Sequence Analysis with Distributed Resources - RNA Secondary Structure

		Comparative RNA Structure Prediction Multiple sequences usually carry more information than each sequence alone. For RNA, compensating base mutations are a strong evidence for putative base pairs: If a putative G-C base pair mutates to an A-U base pair these positions are likely to pair. There are basically four possible ways how to use multiple sequences for structure prediction: Plan-A: First align multiple sequences, then fold the multiple sequence alignment into one secondary-structure. Pros uses established multiple sequence alignment methods. fast. Cons cannot garantee to find the global optimum. Plan-B: Simultanous align multiple sequences and find their optimal consensus secondary-structure. Pros exact algorithm Cons NP hard problem, thus very slow. Plan-C: First predict secondary-structure for each sequence and find one that is common to all sequences. Then structurally align the secondary-structure and derive a multiple structure/sequence alignment. Pros focuses on structures, not sequences as Plan A does. Cons cannot garantee to find the global optimum. Plan-D: Use covariance or mutual information. Pros stochastically sound method. Cons needs many examples for training phase. cannot garantee to find the global optimum.

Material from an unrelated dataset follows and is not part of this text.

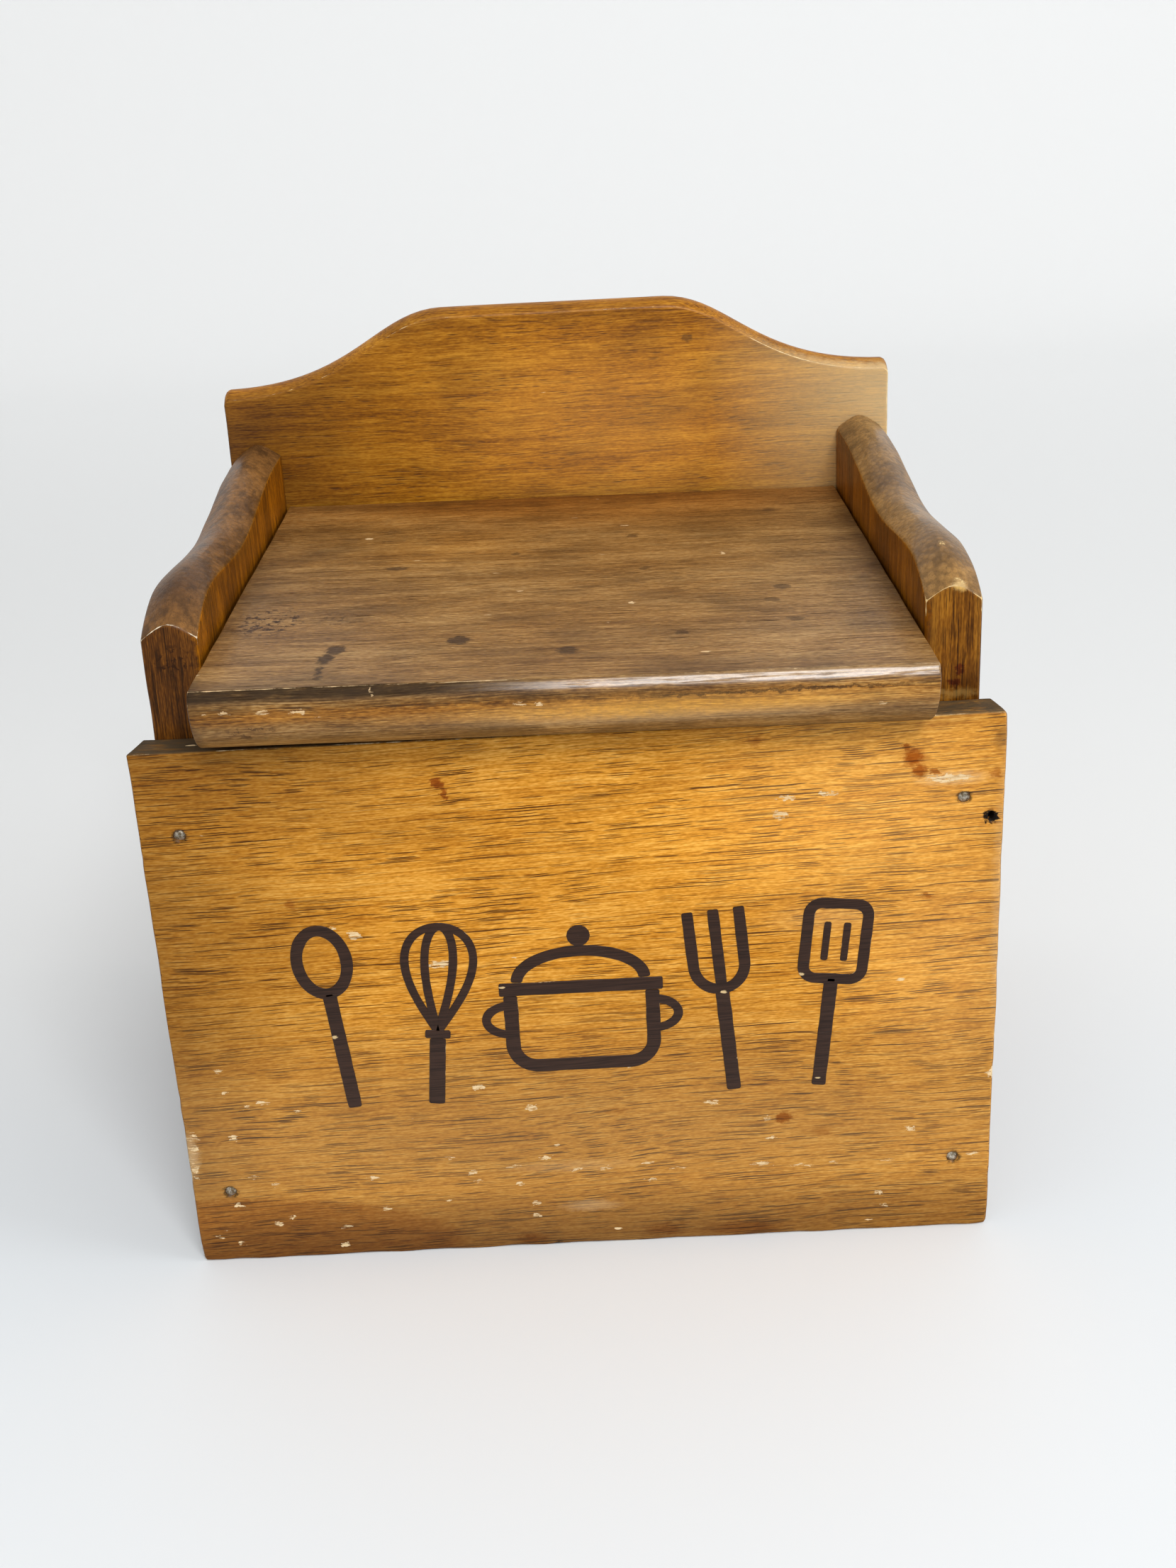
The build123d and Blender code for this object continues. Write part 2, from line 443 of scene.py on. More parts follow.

		RNA Secondary Structure Comparison Many genes are controlled by small regulatory motifs in their 5' and 3' UTR. For some of these motifs, not the sequence but the secondary structure is important for proper function. It is often difficult to find these small motifs using sequence based methods, due to their low sequence conservation. A more appropriate way is the calculation of a local RNA structure alignment, i.e. to search for the most similar substructures inside larger RNA secondary structures. This task can be done with the RNAforester [Hoechsmann et al. 2003, Hoechsmann et al. 2004] which can compute global, as well as local RNA structural alignments.